CBN policy allows demand and supply to determine rates, but with regulatory oversight to manage volatility.


Requirements for accessing forex for imports

To legally access foreign exchange for importing goods, businesses typically must provide:

1. Form M approval

  • Mandatory for most imports
  • Declares goods before shipment
  • Linked to customs clearance process

2. Proforma invoice

  • Shows product details and pricing
  • Must match supplier documents

3. Supplier information

  • Company name and address
  • Country of origin
  • Contact details

4. Business documentation

  • CAC registration
  • Tax Identification Number (TIN)
  • Bank account details

5. Shipping documents (later stage)

  • Bill of lading or airway bill
  • Packing list
  • Commercial invoice

Without these documents, banks may not process FX requests.


Items restricted from accessing official forex

Nigeria also maintains restrictions on certain imports.

Some categories may not qualify for official FX access, including:

  • Selected agricultural products
  • Certain manufactured goods
  • Items the government encourages local production for

In such cases, importers may need to source forex through alternative channels.


Parallel market vs official FX system

Nigeria operates two major pricing environments:

Official market (NFEM)

  • Bank-based transactions
  • Lower and regulated pricing
  • Requires full documentation

Parallel market

  • Unofficial cash-based trading
  • Faster access to dollars
  • Higher and more volatile pricing

Most formal import businesses are expected to operate within the official system, but parallel rates often influence real-world pricing decisions.


Anti-money laundering and compliance rules

Forex transactions in Nigeria must comply with financial regulations, including:

  • Know Your Customer (KYC) checks
  • Anti-Money Laundering (AML) monitoring
  • Transaction reporting by banks
  • Verification of trade legitimacy

Banks are required to ensure forex is used only for genuine import or business purposes.


Recent reforms in Nigeria’s forex system

CBN reforms in recent years have focused on:

  • Consolidating FX windows into a unified market
  • Introducing electronic FX trading systems
  • Improving transparency in rate discovery
  • Strengthening compliance for banks and dealers
  • Expanding participation under regulated conditions

These reforms aim to reduce distortions and improve market efficiency.


How forex regulations affect importers in Nigeria

For importers sourcing from China, Dubai, or Europe, forex rules impact:

  • Speed of supplier payments
  • Ability to secure inventory on time
  • Cost of imported goods
  • Customs clearance timing
  • Business cash flow planning

A delay in forex access can delay an entire shipment cycle.

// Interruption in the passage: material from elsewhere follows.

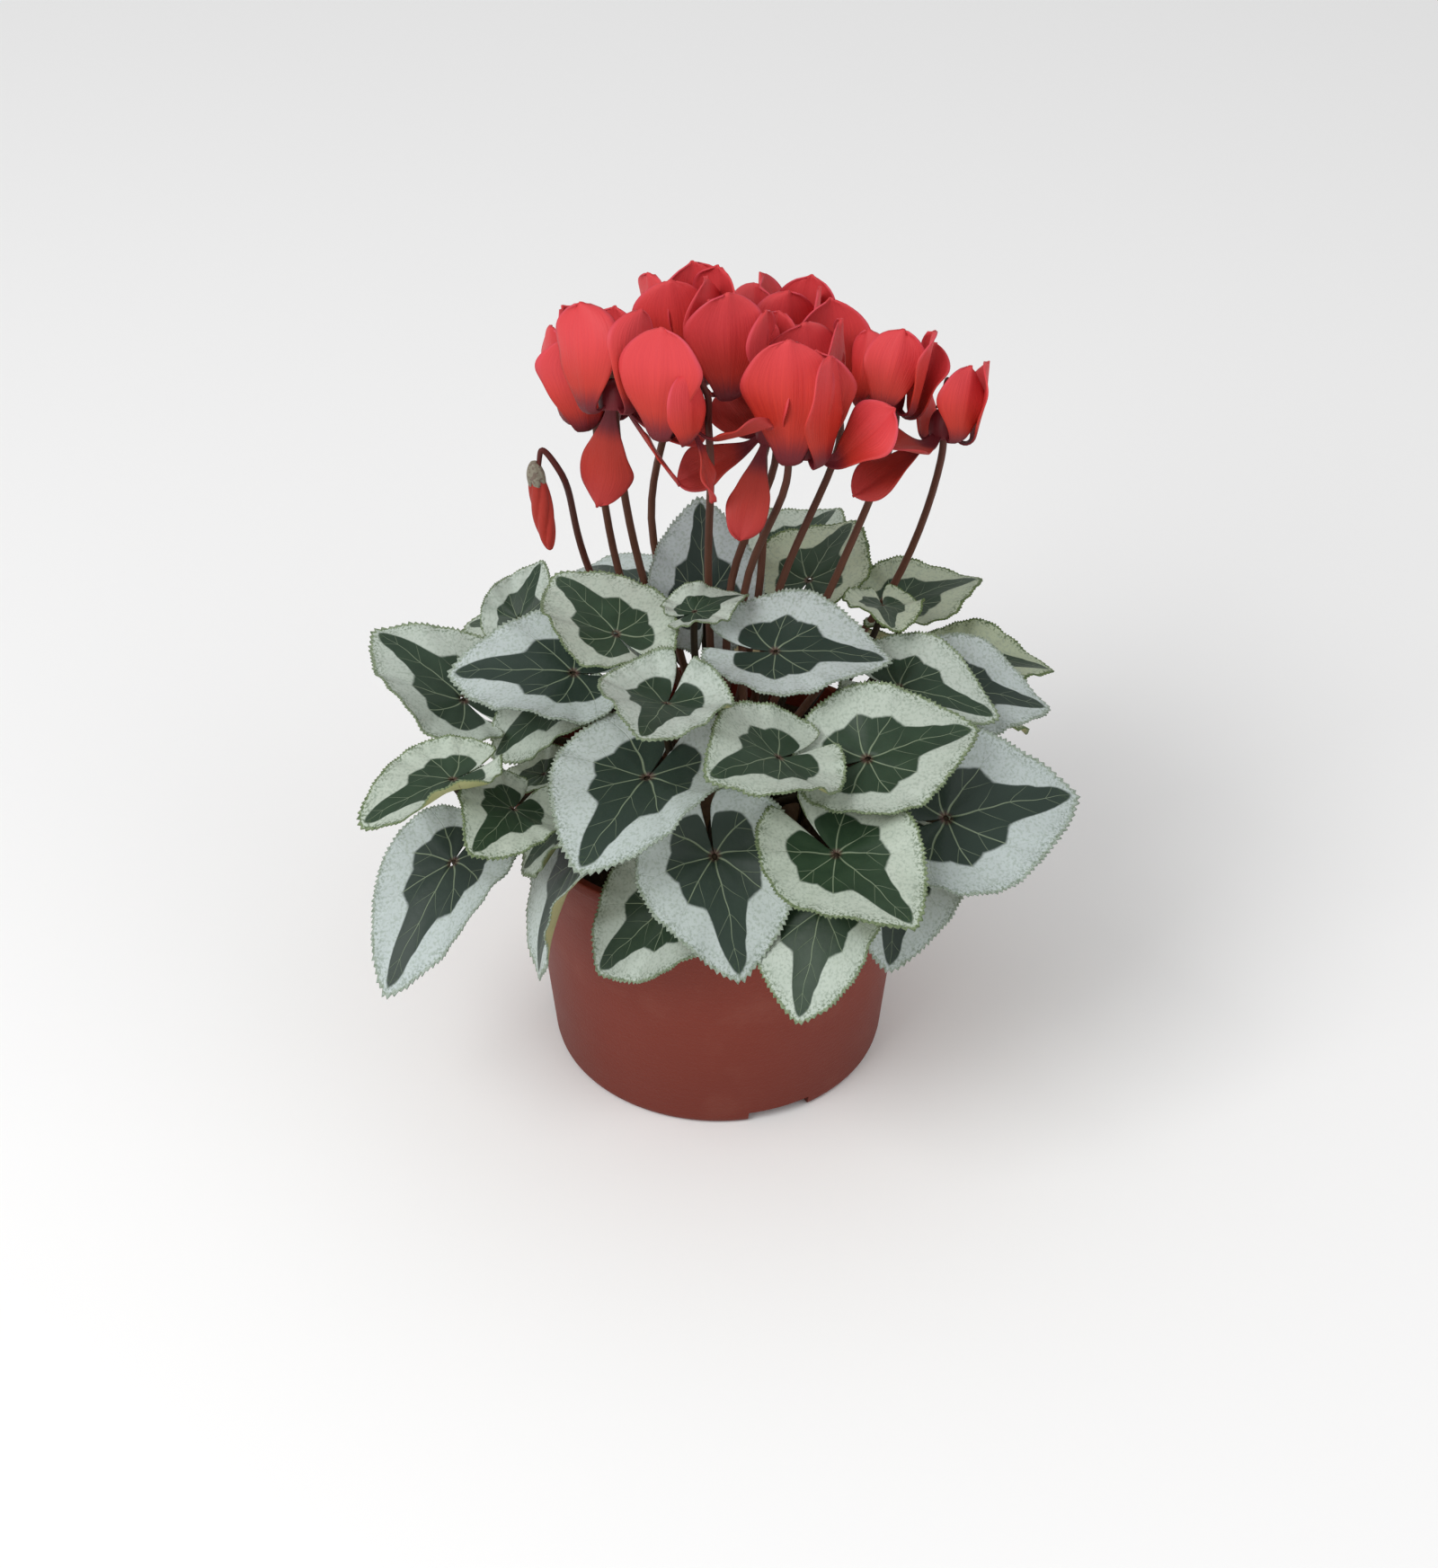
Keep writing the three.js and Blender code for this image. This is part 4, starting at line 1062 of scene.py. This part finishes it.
def margin_reach(angle: np.ndarray) -> np.ndarray:
    """Gives the margin's distance from the petiole by degrees t from the tip, for a leaf of length 1.

    A round heart 0.56 + 0.07 cos t + 0.05 sin^2 t, drawn out to the tip by 0.37 exp(-(|t| / 25)^1.25), times
    the slit 1 - exp(-((180 - |t|) / 7)^2) behind the petiole.
    """
    turn = np.radians(angle)
    away = np.abs(angle)
    heart = 0.56 + 0.07 * np.cos(turn) + 0.05 * np.sin(turn) ** 2
    tip = 0.37 * np.exp(-((away / 25.0) ** 1.25))
    slit = 1.0 - np.exp(-(((180.0 - away) / 7.0) ** 2))
    return (heart + tip) * slit


class LeafMaker:
    """Makes a leaf: a waved, toothed blade on its petiole."""

    ROWS = np.concatenate([np.linspace(0.035, 0.88, 11), [0.93, 0.965, 0.988, 1.0]])
    COLUMNS = 231
    RUFFLES = (11.0, 17.0)
    PETIOLE_RINGS = 26
    PETIOLE_SIDES = 10

    def __init__(self, leaf: Leaf, root: Root, seed: int, moods: tuple) -> None:
        self.leaf = leaf
        self.moods = moods
        self.root = root
        self.rng = np.random.default_rng(seed)
        self.tip = heading(leaf.heading, leaf.slope + leaf.droop / 2)
        side = unit(np.cross(self.tip, UP))
        face = np.cross(side, self.tip)
        turn = math.radians(leaf.roll)
        self.side = side * math.cos(turn) - face * math.sin(turn)
        self.face = face * math.cos(turn) + side * math.sin(turn)
        self.base = spot(leaf.azimuth, leaf.reach, leaf.height)

    def blade(self) -> Shell:
        """Makes the blade over shares r of the margin m(t): (u, v) = r m (cos t, sin t).

        The lift is the margin's slow wave, a fine ruffle that grows with r^4 and the quilting, which is
        highest halfway between two veins; each side then curls up about the midrib, the tip droops and the
        two lobes behind the petiole rise.
        """
        leaf = self.leaf
        angle = np.linspace(-NOTCH_ANGLE, NOTCH_ANGLE, self.COLUMNS)
        turn = np.radians(angle)
        share = self.ROWS[:, None]
        teeth = self.rng.uniform(0.3, 1.0, self.COLUMNS) * np.where(np.arange(self.COLUMNS) % 2, -1.0, 1.0)
        margin = margin_reach(angle)
        reach = BLADE_SCALE * margin * share * (1.0 + TOOTH_DEPTH * teeth * ease(share, 0.94, 1.0))
        u, v = reach * np.cos(turn), reach * np.sin(turn)
        tilt = np.minimum(1.0, reach / np.maximum(margin, 0.15))
        wave = WAVE_HEIGHT * np.sin(WAVE_COUNT * turn)
        ruffle = sum(np.sin(count * turn + self.rng.uniform(0, 6)) for count in self.RUFFLES)
        quilt = np.sin(np.pi * angle / VEIN_SPACING) ** 2 * (1.1 - tilt)
        lift = wave * tilt**2 + RUFFLE_HEIGHT * ruffle * tilt**4 + QUILT_HEIGHT * quilt * tilt
        width = leaf.length * leaf.width
        curl = np.radians(np.where(v < 0, *leaf.curl)) / (0.56 * width)
        across, up = roll_strip(v * width, lift, curl)
        droop = -math.radians(leaf.droop) / leaf.length
        lobes = math.radians(leaf.lobes) / (0.5 * leaf.length)
        stretch = leaf.length * np.where(u < 0, leaf.back, 1.0)
        along, out = roll_strip(u * stretch, up, np.where(u > 0, droop, lobes))
        ways = np.stack([self.tip, self.side, self.face])
        middle = self.base + stacked(along, across, out) @ ways
        return sheet_shell(middle, stacked(u, v, share), BLADE_THICKNESS, -1.0, 1)

    def petiole(self) -> Shell:
        """Makes the petiole along a cubic from the crown, out over the rim and up to the blade."""
        leaf = self.leaf
        way = self.base - self.root.point
        span = np.linalg.norm(way)
        arrive = self.base - self.face * PETIOLE_DROP * span - self.tip * leaf.trail * span
        arrive[2] = max(arrive[2], min(self.base[2] - 2.0, POT_HEIGHT + PETIOLE_ARCH))
        sideways = unit(np.cross(way, UP)) * leaf.bow
        corners = (
            self.root.at(-FOOT_DEPTH),
            self.root.at(PETIOLE_RISE * span) + sideways,
            arrive + sideways,
            self.base - self.face * 0.4,
        )
        t = np.linspace(0.0, 1.0, self.PETIOLE_RINGS)[:, None]
        path = sum(math.comb(3, k) * point * t**k * (1 - t) ** (3 - k) for k, point in enumerate(corners))
        radii = PETIOLE_RADIUS * (1.12 - 0.3 * t[:, 0])
        return tube_shell(path, radii, self.PETIOLE_SIDES, self.rng.uniform(), 2)

    def shell(self) -> tuple:
        """Gives the leaf and its mood at each point."""
        made = Shell.joined([self.blade(), self.petiole()])
        return made, np.full(len(made.points), self.rng.uniform(*self.moods))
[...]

Why documentation matters in forex approval

Banks rely heavily on documentation to confirm:

  • The legitimacy of the transaction
  • The nature of imported goods
  • Whether pricing matches market standards
  • Compliance with regulatory guidelines

Any mismatch between Form M, invoices, or shipping documents can slow approval.

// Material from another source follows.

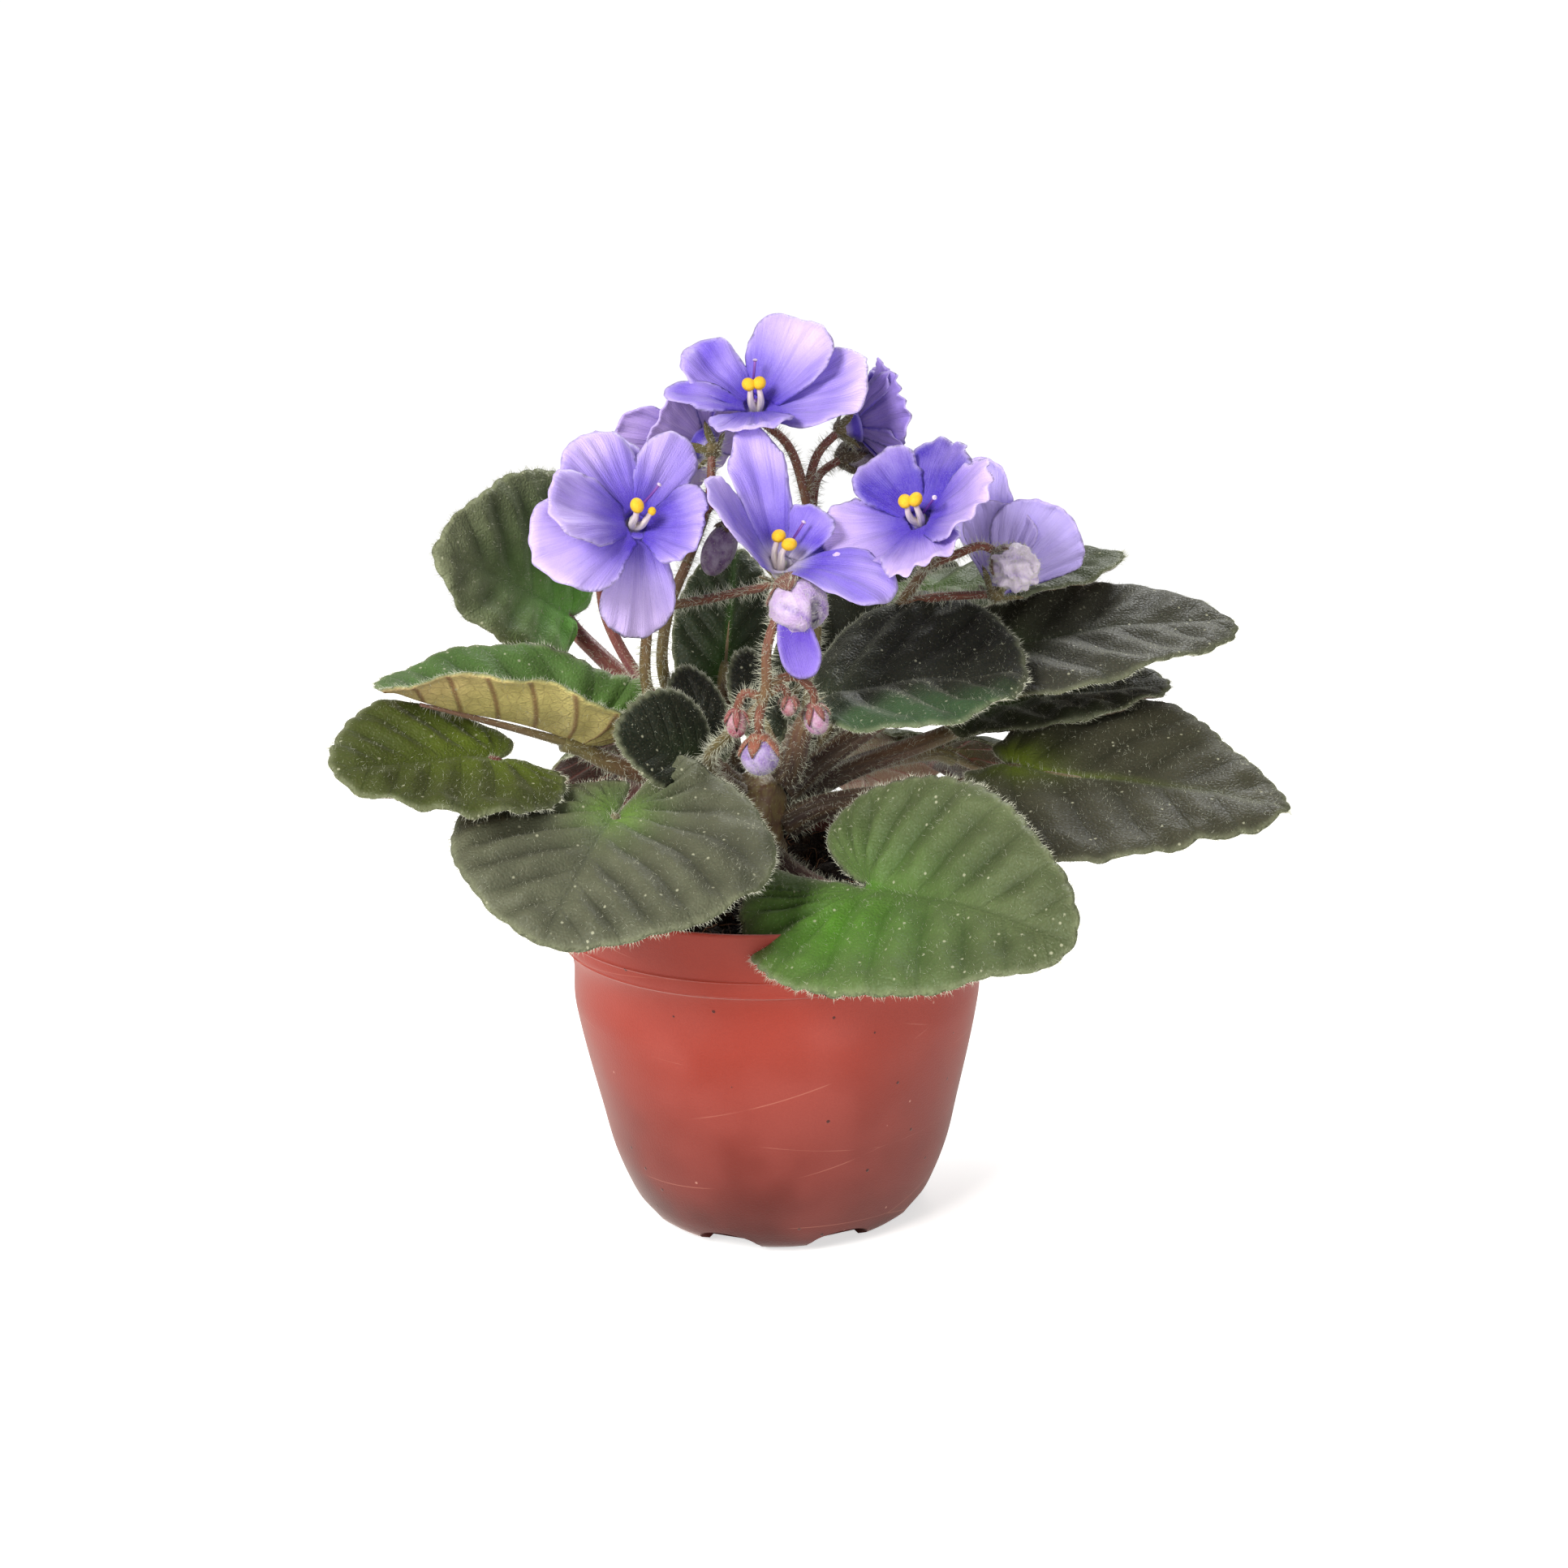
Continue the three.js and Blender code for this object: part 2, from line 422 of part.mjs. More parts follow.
function budSolid(bud, grow) {
  const to = V(bud.to).normalize();
  const body = ball(V(bud.at), bud.size.map((x) => x + grow), to, 8, 6);
  if (!bud.flap) return body;
  const [from, end, width] = bud.flap; // one petal has opened and hangs down
  const across = V(end).sub(V(from)).normalize();
  const mid = V(from).lerp(V(end), 0.5);
  const size = [width / 2 + grow, 0.6 + grow, V(from).distanceTo(V(end)) / 2 + 1 + grow];
  return body.add(ball(mid, size, across, 8, 4));
}

// ---------------------------------------------------------------- pot, compost and crown
function turned(points, segments) {
  const profile = points.map(([r, z]) => new THREE.Vector2(r, z));
  return solid(new THREE.LatheGeometry(profile, segments).rotateX(Math.PI / 2));
}

function pot() {
  const wall = turned([[0, 0], ...[...POT_PROFILE].reverse(), ...POT_INSIDE, [0, 2.2]], 32);
  const arches = Array.from({ length: POT_NOTCHES }, (_, i) => {
    const a = ((i + 0.5) * 2 * Math.PI) / POT_NOTCHES;
    const arch = new THREE.CylinderGeometry(NOTCH_WIDTH / 2, NOTCH_WIDTH / 2, 19, 8);
    arch.rotateZ(Math.PI / 2); // its axis along X
    arch.scale(1, 1, NOTCH_HEIGHT / (NOTCH_WIDTH / 2));
    arch.translate(32.5, 0, 1.4);
    arch.rotateZ(a);
    return solid(arch);
  });
  return arches.reduce((body, arch) => body.subtract(arch), wall);
}

function soil() {
  const side = POT_INSIDE.filter(([, z]) => z > 2.8 && z < SOIL_TOP).reverse().map(([r, z]) => [r - GAP, z]);
  const edge = POT_INSIDE[1][0] - GAP + 0.4;
  const bed = turned([[0, 9.4], ...side, [edge, SOIL_TOP - 1.6], [edge - 3, SOIL_TOP], [22, SOIL_TOP + 0.8],
    [0, SOIL_TOP + 1.6]], 24);
  return bed.subtract(crown(GAP));
}

function crown(grow) {
  const foot = CROWN_FOOT - grow;
  const top = CROWN_TOP + grow;
  const profile = [[0, foot], [3.4 + grow, foot], [5 + grow, SOIL_TOP - 4], [CROWN_R - 0.6 + grow, SOIL_TOP + 2],
    [CROWN_R + grow, top - 8], [CROWN_R - 1.5 + grow, top - 2], [2.5 + grow, top], [0, top]];
  return turned(profile, 16).translate([CROWN_X, CROWN_Y, 0]);
}

// ---------------------------------------------------------------- the plant, piece by piece
const COLOURS = {
  terracotta: 0xaf5044, compost: 0x241a12, crown: 0x6a5f35, leaf: 0x46523c, stalk: 0x8a5540,
  petal: 0xb29bf5, anther: 0xf8bb14, style: 0x7a3da0, bud: 0xa58bb8,
};
const paint = (name, roughness) => new THREE.MeshStandardMaterial({ color: COLOURS[name], roughness, metalness: 0 });

// [name, maker, material], the first ones keep their whole shape and the later ones make room for them
const PIECES = [
  ["pot", pot, paint("terracotta", 0.45)],
  ["soil", soil, paint("compost", 0.95)],
  ["crown", crown, paint("crown", 0.7)],
  ...Object.entries(STALKS).map(([name, spec]) => [name, (grow) => flowerStalk(spec, grow), paint("stalk", 0.7)]),
  ...Object.entries(BLOOMS).flatMap(([name, bloom]) => [
    [`stamens_${name}`, (grow) => stamens(bloom, grow), paint("anther", 0.6)],
    [`pistil_${name}`, (grow) => pistil(bloom, grow), paint("style", 0.5)],
    [`petals_${name}`, (grow) => corolla(bloom, grow), paint("petal", 0.6)],
  ]),
  ...Object.entries(BUDS).map(([name, bud]) => [name, (grow) => budSolid(bud, grow), paint("bud", 0.7)]),
  ...Object.entries(LEAVES).map(([name, leaf]) => [name, (grow) => leafSolid(leaf, grow), paint("leaf", 0.75)]),
];

// whether two boxes meet
const touching = (a, b) => [0, 1, 2].every((k) => a.min[k] <= b.max[k] && b.min[k] <= a.max[k]);

// each piece gives way to the grown shapes of the pieces before it, and keeps its largest body
const object = new THREE.Group();
const placed = [];
for (const [name, make, material] of PIECES) {
  let body = make(0);
  const grown = name === "pot" || name === "soil" ? body : make(GAP);
  for (const other of placed) {
    if (!touching(body.boundingBox(), other.grown.boundingBox())) continue;
    if (body.intersect(other.grown).volume() > 1e-6) body = body.subtract(other.grown);
  }
  body = body.simplify(DETAIL);
  const parts = body.decompose().sort((a, b) => b.volume() - a.volume());
  placed.push({ name, grown });
  const { vertProperties, triVerts } = parts[0].getMesh();
  const geometry = new THREE.BufferGeometry();
  geometry.setAttribute("position", new THREE.BufferAttribute(vertProperties, 3));
  geometry.setIndex(new THREE.BufferAttribute(triVerts, 1));
  geometry.computeVertexNormals();
  const mesh = new THREE.Mesh(geometry, material);
  mesh.name = name;
  object.add(mesh);
}

export default object;
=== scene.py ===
# %% [markdown]
# # A flowering African violet in its nursery pot
# The plant is a rosette: every leaf and every flower stalk grows out of one short crown that sits in the
# compost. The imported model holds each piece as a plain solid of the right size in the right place. Here
# each one is grown again with its real surface: quilted hairy leaves, ruffled petals, downy buds and a
# moulded plastic pot. All sizes below are in millimetres, and the last step of each piece turns them into
# Blender's metres.

# %% Load the frame
import math
import zlib

import bpy
import numpy as np
from mathutils import Matrix, Vector
from mathutils.geometry import delaunay_2d_cdt


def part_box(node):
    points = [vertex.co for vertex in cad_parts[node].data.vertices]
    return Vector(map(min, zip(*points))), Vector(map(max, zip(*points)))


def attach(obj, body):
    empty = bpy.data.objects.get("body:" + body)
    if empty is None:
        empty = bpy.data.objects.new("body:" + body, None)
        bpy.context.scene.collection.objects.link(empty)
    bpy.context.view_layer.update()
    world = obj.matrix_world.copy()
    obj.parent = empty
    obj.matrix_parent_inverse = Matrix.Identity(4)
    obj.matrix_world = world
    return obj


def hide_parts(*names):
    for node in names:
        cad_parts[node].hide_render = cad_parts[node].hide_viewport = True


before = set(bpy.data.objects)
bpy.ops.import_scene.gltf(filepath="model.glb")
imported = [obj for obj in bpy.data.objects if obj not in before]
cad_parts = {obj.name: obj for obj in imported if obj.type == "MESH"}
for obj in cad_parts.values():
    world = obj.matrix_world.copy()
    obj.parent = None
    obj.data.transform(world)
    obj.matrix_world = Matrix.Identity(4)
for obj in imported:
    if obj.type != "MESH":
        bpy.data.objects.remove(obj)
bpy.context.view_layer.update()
MM = 0.001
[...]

How Travo.ng supports import logistics compliance

While forex allocation is controlled by financial institutions and regulators, logistics coordination plays a major role in successful imports.

Travo.ng helps businesses with:

  • Cargo consolidation from China and Dubai
  • Freight coordination and shipping planning
  • Import logistics structuring
  • Delivery coordination within Nigeria
  • Supply chain support for businesses
  • End-to-end import movement from supplier to destination

This helps importers reduce delays caused by logistics and documentation misalignment.


Final thoughts

Nigeria’s forex regulations are designed to control foreign currency flow, stabilize the financial system, and ensure that international trade is properly documented.

For importers, success depends on more than just finding suppliers—it requires compliance with FX rules, proper documentation, and coordinated logistics planning.

Businesses that understand these regulations early are better positioned to avoid delays, reduce costs, and maintain stable import operations in Nigeria’s evolving trade environment.